Michael Turner, New York: "We run a very small (four-person) office in midtown Manhattan. Over the past two years, our DSL service has ranged from a slow crawl to complete failure. Remodeling on a floor below ours resulted in the loss of our telephone and DSL service for three days largely owing to difficulties scheduling an appointment with a Verizon technician. At that point we were ready to switch to cable modem. We spent nearly four months leaving voice-mail messages with Time Warner all but begging them to let us give them money. When a technician finally did arrive, he informed us that unless we could convince the entire building (eight stories with at least 15 separate businesses) to switch to cable modem, then it wasn't worth the investment for Time Warner to provide us cable modem service."
Tim Taylor, Joplin, Mo.: "The company is Cable One, and service is beyond horrible. A recent tech support e-mail describes a procedure to follow when the network goes down, which happens every day. First, we are instructed to power down all equipment, unplug the cable modem and any wireless routers and reboot all systems. This works for maybe an hour when the whole process must be repeated because of another crash. The final insulting sentence in the e-mail was 'Expected Resolution Date: Not Known.' That was six months ago."
Ryan Hill, Waukesha, Wis.: "My story starts with the cable company, a monopoly around here (Time Warner). For six months, I contacted them nearly every other week trying to just get basic cable. Even though my neighbors on all sides of me had cable and the cable company had flags in my back yard where their line went through, they continually told me that my address was not in their database and it would be added within a week or two. After six months of trying to get in their database so I could get service, I gave up and got satellite."

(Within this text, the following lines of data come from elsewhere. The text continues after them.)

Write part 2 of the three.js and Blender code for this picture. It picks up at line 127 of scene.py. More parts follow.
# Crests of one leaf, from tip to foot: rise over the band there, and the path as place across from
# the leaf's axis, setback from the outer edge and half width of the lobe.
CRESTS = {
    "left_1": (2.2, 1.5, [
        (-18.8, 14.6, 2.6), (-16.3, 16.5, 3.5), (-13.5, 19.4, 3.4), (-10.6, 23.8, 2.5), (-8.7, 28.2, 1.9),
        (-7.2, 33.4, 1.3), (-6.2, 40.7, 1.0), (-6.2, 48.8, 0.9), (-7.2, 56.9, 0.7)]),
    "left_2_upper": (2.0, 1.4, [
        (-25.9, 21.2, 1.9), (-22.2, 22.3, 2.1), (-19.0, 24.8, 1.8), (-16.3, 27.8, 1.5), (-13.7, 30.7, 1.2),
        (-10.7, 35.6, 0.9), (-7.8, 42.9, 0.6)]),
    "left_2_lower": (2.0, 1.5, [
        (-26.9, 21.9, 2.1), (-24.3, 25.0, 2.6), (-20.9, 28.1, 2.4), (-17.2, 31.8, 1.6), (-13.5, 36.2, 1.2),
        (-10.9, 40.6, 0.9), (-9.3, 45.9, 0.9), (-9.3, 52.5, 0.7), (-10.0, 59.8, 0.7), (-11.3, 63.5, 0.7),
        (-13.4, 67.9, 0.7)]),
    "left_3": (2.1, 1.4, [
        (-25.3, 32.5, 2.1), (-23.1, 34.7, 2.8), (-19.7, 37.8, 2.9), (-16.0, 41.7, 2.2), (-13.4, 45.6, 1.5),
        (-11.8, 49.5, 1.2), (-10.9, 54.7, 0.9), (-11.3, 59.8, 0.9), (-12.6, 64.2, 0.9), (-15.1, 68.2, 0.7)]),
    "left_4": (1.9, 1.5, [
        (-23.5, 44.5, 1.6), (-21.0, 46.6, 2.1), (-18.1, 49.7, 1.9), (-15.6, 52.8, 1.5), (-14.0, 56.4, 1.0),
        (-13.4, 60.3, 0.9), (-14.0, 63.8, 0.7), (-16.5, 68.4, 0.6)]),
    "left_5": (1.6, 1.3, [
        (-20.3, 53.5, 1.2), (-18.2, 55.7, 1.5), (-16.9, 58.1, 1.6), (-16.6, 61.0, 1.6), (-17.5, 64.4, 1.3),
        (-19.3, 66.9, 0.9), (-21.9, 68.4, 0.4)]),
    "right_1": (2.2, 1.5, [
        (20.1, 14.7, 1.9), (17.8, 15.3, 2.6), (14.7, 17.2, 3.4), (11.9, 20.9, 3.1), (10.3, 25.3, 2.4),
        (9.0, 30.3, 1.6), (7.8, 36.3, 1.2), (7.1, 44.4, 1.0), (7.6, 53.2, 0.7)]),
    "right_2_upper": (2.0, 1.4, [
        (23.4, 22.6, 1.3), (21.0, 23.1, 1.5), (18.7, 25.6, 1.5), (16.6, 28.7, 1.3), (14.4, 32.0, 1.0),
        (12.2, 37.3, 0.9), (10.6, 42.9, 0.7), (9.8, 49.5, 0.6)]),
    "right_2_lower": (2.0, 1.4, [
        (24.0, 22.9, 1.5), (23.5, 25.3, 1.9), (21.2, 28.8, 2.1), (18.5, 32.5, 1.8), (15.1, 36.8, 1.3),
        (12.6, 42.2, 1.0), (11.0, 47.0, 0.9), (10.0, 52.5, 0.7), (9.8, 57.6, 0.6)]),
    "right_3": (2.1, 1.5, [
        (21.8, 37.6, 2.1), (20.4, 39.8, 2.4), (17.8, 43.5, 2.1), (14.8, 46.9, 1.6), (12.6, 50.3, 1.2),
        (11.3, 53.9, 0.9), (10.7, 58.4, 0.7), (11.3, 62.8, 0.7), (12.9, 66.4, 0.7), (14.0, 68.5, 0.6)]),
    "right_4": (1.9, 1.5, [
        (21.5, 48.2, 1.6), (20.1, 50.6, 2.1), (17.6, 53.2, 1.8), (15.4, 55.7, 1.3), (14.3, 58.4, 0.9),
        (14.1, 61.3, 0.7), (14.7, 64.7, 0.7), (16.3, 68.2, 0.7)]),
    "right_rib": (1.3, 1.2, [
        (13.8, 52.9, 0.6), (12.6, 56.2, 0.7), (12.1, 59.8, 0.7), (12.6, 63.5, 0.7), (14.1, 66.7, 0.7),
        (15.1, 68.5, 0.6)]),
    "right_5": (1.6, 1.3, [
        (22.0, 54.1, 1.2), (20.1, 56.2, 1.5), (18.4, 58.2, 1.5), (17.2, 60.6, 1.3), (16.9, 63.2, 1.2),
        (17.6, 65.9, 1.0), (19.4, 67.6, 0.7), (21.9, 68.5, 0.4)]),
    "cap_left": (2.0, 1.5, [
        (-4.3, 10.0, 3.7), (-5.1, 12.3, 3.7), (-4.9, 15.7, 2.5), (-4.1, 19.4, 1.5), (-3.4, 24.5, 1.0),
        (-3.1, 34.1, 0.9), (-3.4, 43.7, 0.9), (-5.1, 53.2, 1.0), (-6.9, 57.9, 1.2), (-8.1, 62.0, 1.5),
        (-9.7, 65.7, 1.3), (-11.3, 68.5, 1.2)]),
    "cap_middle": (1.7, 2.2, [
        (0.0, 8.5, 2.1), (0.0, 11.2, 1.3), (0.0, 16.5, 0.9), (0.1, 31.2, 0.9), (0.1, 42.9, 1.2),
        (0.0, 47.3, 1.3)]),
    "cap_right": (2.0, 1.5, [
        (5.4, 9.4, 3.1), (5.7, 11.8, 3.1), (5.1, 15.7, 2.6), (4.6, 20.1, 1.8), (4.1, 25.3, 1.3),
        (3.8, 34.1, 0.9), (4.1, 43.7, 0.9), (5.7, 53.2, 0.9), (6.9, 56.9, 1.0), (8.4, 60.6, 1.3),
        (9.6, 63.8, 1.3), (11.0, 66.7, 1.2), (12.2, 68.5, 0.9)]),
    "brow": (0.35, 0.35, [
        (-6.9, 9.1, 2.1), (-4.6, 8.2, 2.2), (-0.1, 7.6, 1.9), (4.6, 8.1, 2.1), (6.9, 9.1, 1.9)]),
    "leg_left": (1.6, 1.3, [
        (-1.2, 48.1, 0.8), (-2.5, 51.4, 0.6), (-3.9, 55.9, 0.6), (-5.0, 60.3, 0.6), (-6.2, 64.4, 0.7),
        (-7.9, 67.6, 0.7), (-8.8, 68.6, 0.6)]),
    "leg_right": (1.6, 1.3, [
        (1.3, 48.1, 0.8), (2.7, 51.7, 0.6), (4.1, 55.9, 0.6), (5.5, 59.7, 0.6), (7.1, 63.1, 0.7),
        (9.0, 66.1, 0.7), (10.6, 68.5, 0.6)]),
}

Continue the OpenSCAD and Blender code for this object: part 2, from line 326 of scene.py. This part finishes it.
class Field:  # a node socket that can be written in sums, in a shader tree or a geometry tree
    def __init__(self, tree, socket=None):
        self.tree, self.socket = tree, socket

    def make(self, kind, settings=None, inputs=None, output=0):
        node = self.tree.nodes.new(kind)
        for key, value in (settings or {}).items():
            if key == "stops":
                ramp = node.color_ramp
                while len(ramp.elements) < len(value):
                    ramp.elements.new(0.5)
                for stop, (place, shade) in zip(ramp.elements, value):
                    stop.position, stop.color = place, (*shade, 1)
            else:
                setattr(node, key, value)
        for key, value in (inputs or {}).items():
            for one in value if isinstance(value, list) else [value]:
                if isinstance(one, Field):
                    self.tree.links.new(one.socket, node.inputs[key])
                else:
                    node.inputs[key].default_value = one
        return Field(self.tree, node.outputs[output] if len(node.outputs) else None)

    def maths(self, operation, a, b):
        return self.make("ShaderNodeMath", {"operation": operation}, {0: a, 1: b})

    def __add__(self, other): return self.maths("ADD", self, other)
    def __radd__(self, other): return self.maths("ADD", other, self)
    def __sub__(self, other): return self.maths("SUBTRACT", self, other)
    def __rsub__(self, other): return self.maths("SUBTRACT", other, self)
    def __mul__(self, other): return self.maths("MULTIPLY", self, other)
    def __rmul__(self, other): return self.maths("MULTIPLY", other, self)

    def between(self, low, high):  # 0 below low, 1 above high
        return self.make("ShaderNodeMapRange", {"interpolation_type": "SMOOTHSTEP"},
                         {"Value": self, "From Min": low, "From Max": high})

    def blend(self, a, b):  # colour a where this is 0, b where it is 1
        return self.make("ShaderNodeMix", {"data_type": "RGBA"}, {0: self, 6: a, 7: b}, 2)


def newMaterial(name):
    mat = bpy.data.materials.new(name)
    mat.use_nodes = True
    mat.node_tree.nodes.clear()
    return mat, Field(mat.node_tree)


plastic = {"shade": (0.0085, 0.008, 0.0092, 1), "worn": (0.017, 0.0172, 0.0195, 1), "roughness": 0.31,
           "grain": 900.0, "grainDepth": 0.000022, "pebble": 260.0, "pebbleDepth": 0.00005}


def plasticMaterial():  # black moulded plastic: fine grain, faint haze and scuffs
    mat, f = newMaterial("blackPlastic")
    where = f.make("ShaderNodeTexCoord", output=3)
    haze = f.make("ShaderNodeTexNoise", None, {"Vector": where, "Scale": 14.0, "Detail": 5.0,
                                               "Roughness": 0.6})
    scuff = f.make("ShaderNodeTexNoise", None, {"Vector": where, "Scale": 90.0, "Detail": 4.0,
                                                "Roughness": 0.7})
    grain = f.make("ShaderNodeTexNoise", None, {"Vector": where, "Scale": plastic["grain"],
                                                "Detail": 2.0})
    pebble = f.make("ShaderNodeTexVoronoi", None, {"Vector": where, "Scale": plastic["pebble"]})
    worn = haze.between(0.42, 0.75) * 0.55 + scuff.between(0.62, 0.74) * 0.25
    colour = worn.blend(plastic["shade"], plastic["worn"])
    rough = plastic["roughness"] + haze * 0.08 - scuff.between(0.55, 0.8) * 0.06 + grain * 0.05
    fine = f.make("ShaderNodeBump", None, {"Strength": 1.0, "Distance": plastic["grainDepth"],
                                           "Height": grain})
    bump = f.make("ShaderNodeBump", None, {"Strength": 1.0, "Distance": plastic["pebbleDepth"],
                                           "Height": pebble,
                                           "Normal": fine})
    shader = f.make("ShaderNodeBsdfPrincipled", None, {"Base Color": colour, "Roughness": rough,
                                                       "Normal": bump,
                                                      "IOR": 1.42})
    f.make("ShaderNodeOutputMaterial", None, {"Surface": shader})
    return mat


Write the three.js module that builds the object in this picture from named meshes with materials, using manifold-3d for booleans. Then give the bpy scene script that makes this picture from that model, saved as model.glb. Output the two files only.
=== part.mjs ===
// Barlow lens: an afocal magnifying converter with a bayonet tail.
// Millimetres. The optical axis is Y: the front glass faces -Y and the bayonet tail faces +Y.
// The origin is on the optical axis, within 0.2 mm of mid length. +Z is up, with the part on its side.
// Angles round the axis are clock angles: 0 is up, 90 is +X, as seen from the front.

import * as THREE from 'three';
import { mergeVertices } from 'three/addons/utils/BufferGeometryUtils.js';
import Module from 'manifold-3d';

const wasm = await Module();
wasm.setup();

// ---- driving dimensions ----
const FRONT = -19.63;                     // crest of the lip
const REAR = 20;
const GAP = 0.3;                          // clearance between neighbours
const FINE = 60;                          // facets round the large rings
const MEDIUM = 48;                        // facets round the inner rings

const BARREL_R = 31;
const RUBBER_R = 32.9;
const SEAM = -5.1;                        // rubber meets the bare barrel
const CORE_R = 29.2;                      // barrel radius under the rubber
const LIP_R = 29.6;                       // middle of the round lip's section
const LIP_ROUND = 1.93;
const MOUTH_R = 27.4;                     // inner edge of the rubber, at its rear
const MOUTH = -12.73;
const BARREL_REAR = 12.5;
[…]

Lisa Johnson, Washington: "I decided to switch cable providers from Starpower to Comcast. The tech guy hooked up the cable television service, no problem. But he couldn't get my cable Internet going. He said something about 'there being a problem outside.' They came about three times over the next 10 days and none seemed to grasp how to get me connected. Finally, I called Comcast for what had to be the 10th time, and a few hours later they called back. It turns out that Comcast cable Internet was not available in my apartment building. Flash-forward to about a week later. I was talking on the elevator with a neighbor, explaining this whole drama. She replied, 'I don't understand why they couldn't get your service up and running -- we have Comcast Cable Internet, and have had it since we moved into the building.'"
Chris Greene, Potomac, Md.: "After the first big afternoon thunderstorm of the season knocked out my cable, I tried contacting Comcast to repair it. The first evening I couldn't get through to Comcast customer service. I reached them the next evening (a Tuesday) and they indicated since there were no other outages reported in my area, I would have to wait for a service technician to come out to the house on Sunday. That Sunday, the service technician determined that the outage wasn't a problem in my house. He indicated the problem was with the lines coming into my house and that another technician would have to provide the service. I asked how long that would take and he indicated it could take up to seven days -- 14 days from the original outage. After three days, I called Comcast to learn they had no record of a follow-up service call. Four days went by and still no service. I called and they told me it would be another two weeks!"
Josh Banta, Hauppauge, N.Y.: "At our apartment, we had cable outlets in the bedroom and living room, and thought it a simple matter to get everything switched on. But a problem arose during our installation session, for which we waited a couple of weeks. The problem was that the cable jack in the living room was not live. The cable guy said to us -- no joke -- 'The cable in the living room is not working. What should I do?' Cablevision said they do not handle such problems and that we would have to hire our own electician. Thinking quickly, I called my apartment complex. The receptionist knew that the live cable wires were up in the attic. I put her on the phone with the cable installer, and she had to walk him through how to feed a live cable wire down from the attic to the cable jack in our living room."